Si l’ensemble de la série se construit avec cohérence, son dénouement suscite une réaction plus mitigée. Le retournement final repose sur un procédé qui exploite la nature même du médium visuel : en manipulant la perception du spectateur, il joue sur une ambiguïté qui peut laisser un goût amer. Ce choix peut donner l’impression d’une tromperie plus qu’une révélation organique. Pourtant, en y regardant de plus près, il s’intègre à la réflexion menée tout au long de la série sur la vérité et l’illusion. Au-delà de l’enquête, The Crow Girl soulève des questions qui dépassent le cadre de la fiction. En plaçant en son centre des victimes masculines, elle interroge la façon dont la société perçoit la souffrance et la violence en fonction du genre.
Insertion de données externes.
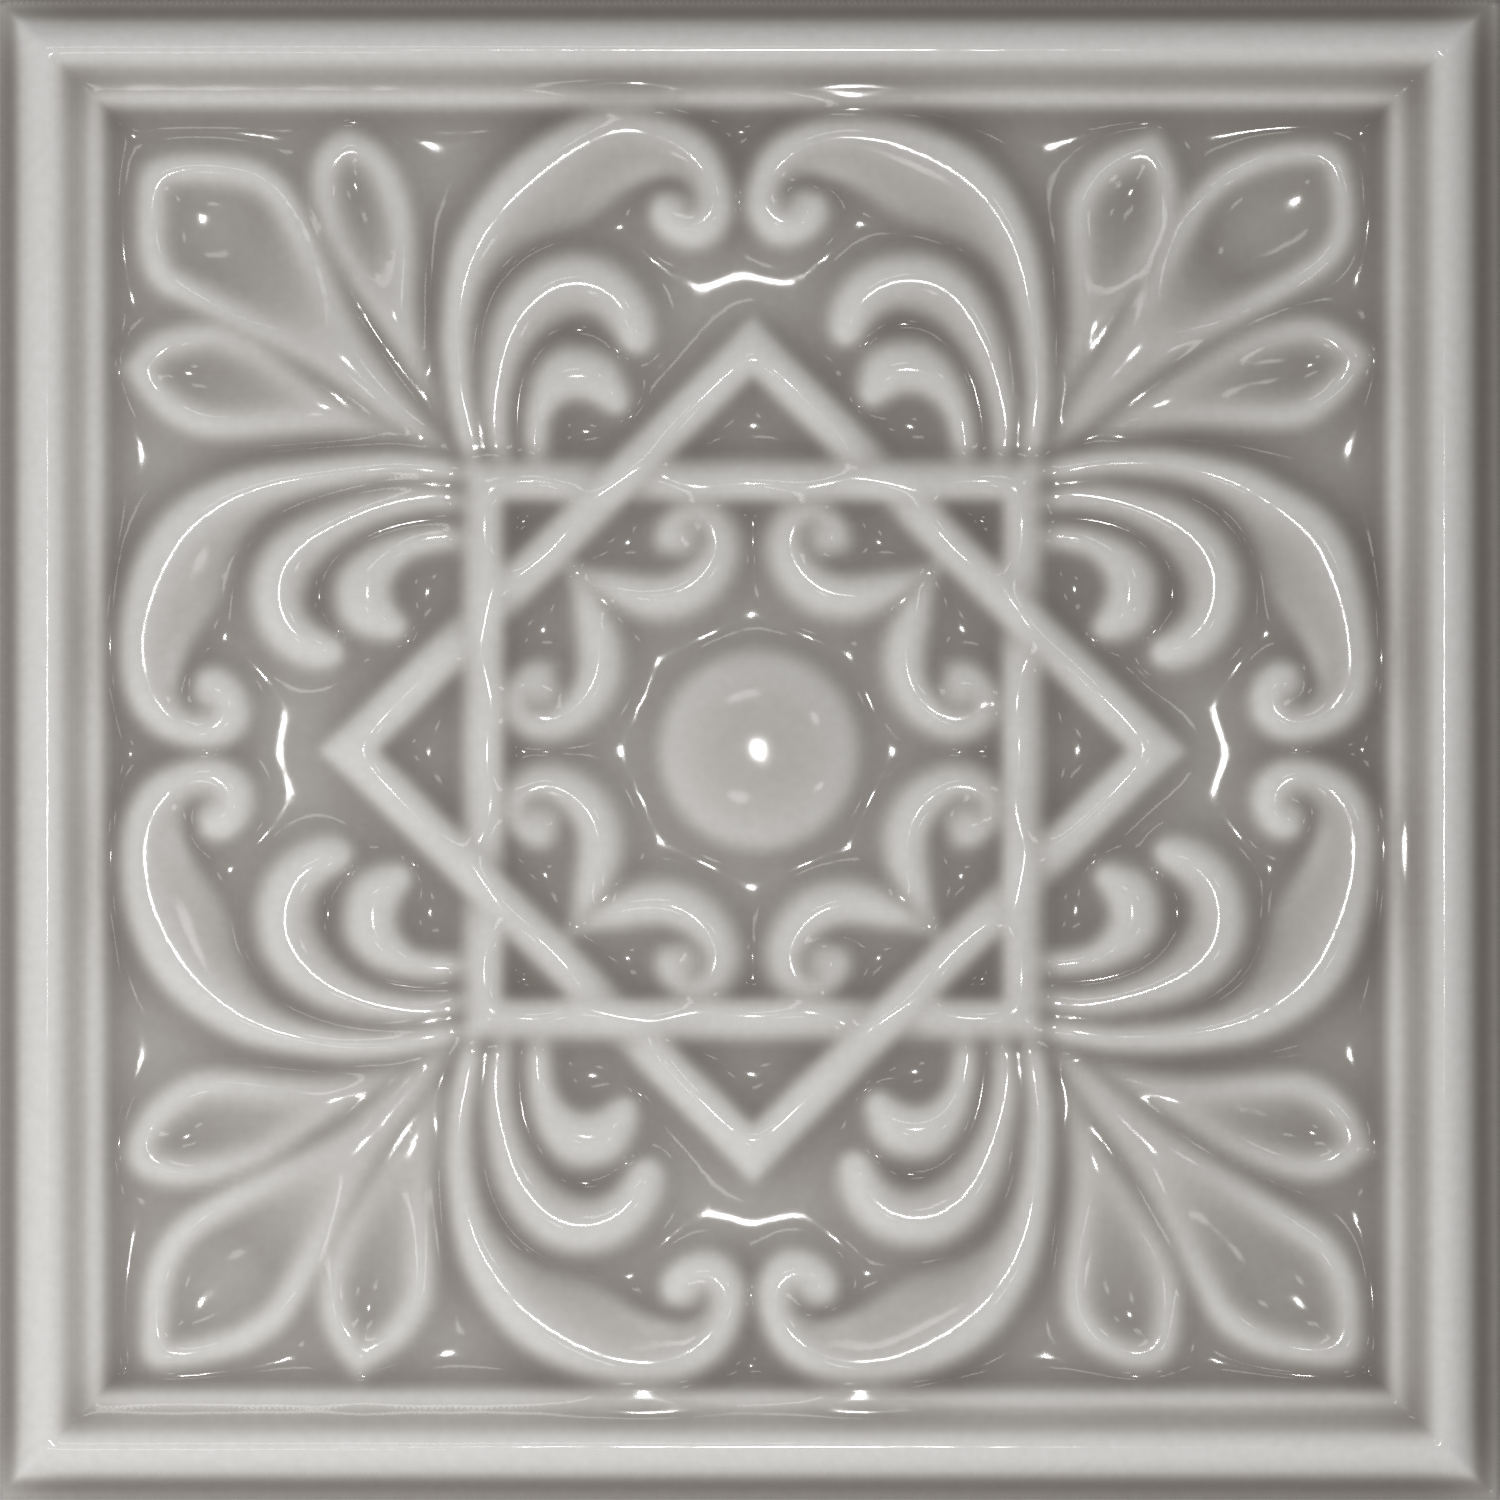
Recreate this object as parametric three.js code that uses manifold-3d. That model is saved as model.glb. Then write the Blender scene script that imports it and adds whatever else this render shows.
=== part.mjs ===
// A square relief wall tile, pressed and fired as one piece: a plate with a keyed back, a low lip,
// a moulded frame, and a sunk ground that carries two interlaced squares round a boss, a leaf palmette
// in each corner and scrolls between them. Millimetres, +Z up, origin at the centre of the back.

import * as THREE from "three";
import { mergeVertices } from "three/addons/utils/BufferGeometryUtils.js";
import Module from "manifold-3d";

const wasm = await Module();
wasm.setup();

// Plate
const tileSide = 150;
const groundHeight = 6.6;
const backArris = 0.6;

// Lip round the frame
const lipWidth = 2.2;
const lipHeight = 6.2;
const lipArris = 0.5;

// Frame moulding: a broad outer round, a cove and an inner bead
const roundWidth = 4.6;
const roundHeight = 10;
const coveWidth = 2.2;
const coveHeight = 8.5;
const beadWidth = 2.1;
const beadHeight = 9;
const mouldingWall = 0.5;
const innerWall = 0.7;

// Interlaced squares, each measured from the centre to the middle of its bar
const uprightReach = 27;
const diamondReach = 28.7;
const barWidth = 3.8;
const barRise = 2.3;
const overRise = 0.3;
const underDip = 0.9;

// Boss
const bossRadius = 10;
const bossRise = 2.1;
const bossShoulder = 1.1;

// Leaves and scrolls
const leafRise = 2.1;
const leafRimInset = 1.5;
const leafDish = 1.1;
const scrollRise = 2.4;
const scrollCrestInset = 1.7;
const innerScrollRise = 2;
const eyeRise = 2.1;

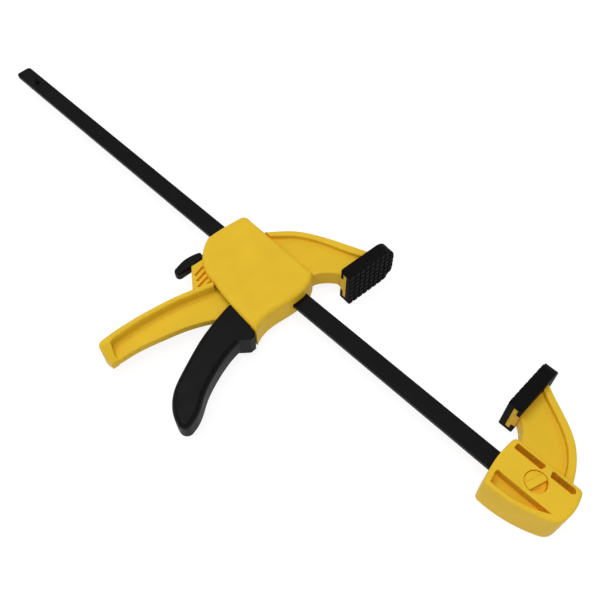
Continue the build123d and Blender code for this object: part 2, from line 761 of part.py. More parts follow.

Loin de nier la réalité des violences faites aux femmes, elle montre comment certains types de victimes attirent moins l’attention, révélant ainsi un angle mort dans la manière dont sont racontées ces histoires.
Le récit s’attarde aussi sur les failles des institutions censées protéger les plus vulnérables. L’exploitation, la corruption et l’inaction face aux abus traversent toute l’intrigue, dressant un constat glaçant sur les rouages du pouvoir. L’idée de responsabilité collective revient à plusieurs reprises, soulignant que l’horreur ne vient pas seulement des actes criminels, mais aussi du silence qui les entoure.
The Crow Girl s’éloigne des conventions du polar classique pour proposer une expérience plus introspective et dérangeante. Son approche psychologique, son ambiance pesante et son regard critique sur la société en font une série qui ne se contente pas de divertir. Elle demande une implication active du spectateur, l’amenant à questionner ses propres perceptions et à affronter des vérités inconfortables. Ceux qui apprécient les récits criminels immersifs et les intrigues fouillées y trouveront une matière riche à explorer. The Crow Girl ne se contente pas de raconter une histoire : elle pousse à la réflexion, en montrant que la véritable horreur se cache parfois dans les angles morts de la réalité.
Note : 6.5/10. En bref, une plongée troublante dans un univers fascinante qui trébuche à moitié dans son final.